When crack, a derivative of cocaine, swept through the United States in the 1980s and 1990s, Congress passed legislation – the outlines of which were drawn by former senator and current president Joe Biden – putting in place harsher penalties for trafficking or possession of the drug than those for cocaine.
The law provided for up to five years in prison for a person in possession of 500 grams of cocaine, when it was enough to have five grams of crack to receive the same sentence, and justified this disparity by the greater impact intensity of crack, according to The Sentencing Project.
Possession of crack carried a mandatory prison sentence for the first offense over five grams.
At that time, crack was prevalent within the African-American community, while cocaine was more common in privileged and white neighborhoods, according to The Sentencing Project.
As a result, black people were more often sentenced to long prison terms during the “crack epidemic”, inflating prison populations for long periods of time.
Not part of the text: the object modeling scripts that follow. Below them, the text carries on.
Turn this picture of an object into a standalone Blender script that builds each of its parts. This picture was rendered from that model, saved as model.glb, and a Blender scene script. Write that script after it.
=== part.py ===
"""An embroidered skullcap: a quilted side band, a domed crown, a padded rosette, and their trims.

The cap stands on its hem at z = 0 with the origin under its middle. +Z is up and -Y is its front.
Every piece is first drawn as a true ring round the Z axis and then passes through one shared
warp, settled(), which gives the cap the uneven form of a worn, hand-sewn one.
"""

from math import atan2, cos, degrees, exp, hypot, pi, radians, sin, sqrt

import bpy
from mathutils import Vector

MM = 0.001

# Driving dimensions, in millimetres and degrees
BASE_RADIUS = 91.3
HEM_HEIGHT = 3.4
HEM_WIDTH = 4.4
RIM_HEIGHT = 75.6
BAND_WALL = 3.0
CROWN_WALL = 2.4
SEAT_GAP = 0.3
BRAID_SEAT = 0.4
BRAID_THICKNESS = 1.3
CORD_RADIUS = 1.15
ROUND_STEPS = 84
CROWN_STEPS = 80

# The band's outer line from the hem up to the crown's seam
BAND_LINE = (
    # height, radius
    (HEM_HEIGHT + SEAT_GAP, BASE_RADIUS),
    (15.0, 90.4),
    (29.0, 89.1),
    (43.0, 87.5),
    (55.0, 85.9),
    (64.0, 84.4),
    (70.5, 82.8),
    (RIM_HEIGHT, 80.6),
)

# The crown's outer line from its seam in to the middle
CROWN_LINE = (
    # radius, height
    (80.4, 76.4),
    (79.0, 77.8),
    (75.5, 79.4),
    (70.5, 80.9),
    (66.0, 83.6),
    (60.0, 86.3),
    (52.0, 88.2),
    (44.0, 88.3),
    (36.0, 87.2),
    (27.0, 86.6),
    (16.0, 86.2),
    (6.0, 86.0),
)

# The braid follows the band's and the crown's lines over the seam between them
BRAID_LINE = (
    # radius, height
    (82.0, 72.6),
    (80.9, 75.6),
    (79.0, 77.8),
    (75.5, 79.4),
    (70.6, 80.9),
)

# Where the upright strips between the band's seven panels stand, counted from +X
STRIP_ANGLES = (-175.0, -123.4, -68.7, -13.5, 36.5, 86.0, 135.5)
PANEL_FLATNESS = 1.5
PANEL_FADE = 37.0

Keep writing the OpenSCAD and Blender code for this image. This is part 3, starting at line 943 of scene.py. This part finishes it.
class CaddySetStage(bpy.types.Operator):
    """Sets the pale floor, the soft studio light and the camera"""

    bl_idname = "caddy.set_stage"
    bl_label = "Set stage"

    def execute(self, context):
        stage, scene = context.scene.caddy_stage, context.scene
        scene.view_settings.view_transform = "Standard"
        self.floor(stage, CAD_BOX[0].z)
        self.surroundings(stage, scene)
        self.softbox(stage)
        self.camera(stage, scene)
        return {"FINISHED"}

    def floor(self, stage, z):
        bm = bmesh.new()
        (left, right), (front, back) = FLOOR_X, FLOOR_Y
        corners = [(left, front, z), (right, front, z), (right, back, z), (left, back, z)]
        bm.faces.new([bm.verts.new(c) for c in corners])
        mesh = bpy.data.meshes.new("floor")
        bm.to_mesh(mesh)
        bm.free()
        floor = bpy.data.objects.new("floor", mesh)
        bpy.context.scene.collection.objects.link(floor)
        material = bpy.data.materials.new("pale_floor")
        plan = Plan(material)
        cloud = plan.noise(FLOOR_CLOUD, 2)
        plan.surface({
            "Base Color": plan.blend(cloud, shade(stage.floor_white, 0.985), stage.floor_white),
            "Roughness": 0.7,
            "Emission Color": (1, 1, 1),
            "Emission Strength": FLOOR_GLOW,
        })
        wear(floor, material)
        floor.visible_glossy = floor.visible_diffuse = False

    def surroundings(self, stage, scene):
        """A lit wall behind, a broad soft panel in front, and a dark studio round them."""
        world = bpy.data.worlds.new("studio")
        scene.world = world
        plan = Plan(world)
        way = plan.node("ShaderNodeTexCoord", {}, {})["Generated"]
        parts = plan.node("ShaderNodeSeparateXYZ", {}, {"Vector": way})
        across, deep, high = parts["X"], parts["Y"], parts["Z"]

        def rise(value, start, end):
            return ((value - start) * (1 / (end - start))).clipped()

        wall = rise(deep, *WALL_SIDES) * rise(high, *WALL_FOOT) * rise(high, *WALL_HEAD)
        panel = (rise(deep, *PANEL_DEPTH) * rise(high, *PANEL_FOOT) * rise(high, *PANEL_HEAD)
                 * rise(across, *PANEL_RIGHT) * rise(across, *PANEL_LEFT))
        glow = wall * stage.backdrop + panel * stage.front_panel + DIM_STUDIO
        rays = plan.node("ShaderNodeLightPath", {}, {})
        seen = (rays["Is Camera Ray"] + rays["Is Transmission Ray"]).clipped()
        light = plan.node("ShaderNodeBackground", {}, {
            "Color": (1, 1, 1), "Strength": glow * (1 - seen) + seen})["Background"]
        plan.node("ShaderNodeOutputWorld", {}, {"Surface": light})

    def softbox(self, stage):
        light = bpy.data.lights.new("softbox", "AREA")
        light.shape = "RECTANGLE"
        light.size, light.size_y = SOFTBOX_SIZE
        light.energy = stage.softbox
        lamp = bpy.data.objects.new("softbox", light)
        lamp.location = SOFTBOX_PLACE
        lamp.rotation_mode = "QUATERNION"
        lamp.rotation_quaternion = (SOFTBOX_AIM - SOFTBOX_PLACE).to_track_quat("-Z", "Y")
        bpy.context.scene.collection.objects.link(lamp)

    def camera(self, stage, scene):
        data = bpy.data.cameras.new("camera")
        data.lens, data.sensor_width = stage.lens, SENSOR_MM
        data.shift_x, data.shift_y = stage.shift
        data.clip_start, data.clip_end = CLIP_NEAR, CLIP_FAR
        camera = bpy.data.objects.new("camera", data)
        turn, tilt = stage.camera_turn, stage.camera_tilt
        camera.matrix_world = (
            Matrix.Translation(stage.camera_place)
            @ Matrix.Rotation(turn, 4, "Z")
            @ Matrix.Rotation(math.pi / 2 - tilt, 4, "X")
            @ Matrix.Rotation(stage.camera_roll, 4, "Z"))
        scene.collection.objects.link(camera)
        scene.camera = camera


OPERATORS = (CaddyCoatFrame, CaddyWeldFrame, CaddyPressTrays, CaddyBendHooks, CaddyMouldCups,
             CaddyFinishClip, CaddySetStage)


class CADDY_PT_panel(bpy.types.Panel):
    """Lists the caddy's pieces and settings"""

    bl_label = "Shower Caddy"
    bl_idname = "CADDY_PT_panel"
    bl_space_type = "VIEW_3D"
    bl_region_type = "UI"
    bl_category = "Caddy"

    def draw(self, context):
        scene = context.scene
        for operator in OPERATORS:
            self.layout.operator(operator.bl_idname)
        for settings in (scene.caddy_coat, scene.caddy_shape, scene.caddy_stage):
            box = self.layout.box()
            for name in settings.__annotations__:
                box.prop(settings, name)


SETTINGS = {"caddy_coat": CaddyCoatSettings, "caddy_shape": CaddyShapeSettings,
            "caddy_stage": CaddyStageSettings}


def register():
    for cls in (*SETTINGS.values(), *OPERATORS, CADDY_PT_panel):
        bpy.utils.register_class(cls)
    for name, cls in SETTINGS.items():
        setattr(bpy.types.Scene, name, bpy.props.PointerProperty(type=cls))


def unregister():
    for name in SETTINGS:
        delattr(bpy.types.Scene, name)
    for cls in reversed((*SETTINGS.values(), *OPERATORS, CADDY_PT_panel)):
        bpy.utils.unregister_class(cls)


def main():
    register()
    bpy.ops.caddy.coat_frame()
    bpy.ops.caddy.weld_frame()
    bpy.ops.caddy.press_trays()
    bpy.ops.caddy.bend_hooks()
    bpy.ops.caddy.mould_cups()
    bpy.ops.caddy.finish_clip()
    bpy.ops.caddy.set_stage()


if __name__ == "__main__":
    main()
In 2010, a law repealed the mandatory prison sentence, but possession of crack cocaine was still judged much more harshly than possession of cocaine. In 2018, Donald Trump signed new legislation allowing crack users and dealers to appeal.
But in his memo, Merrick Garland, appointed by President Joe Biden, explained that “the difference in sentencing (in cases of) crack and cocaine is still responsible for unjustified ethnic disparities in convictions”.
Mr. Garland added that the Biden administration supported a proposed law to change the sentences. This text was presented to Congress in January 2021, but did not progress.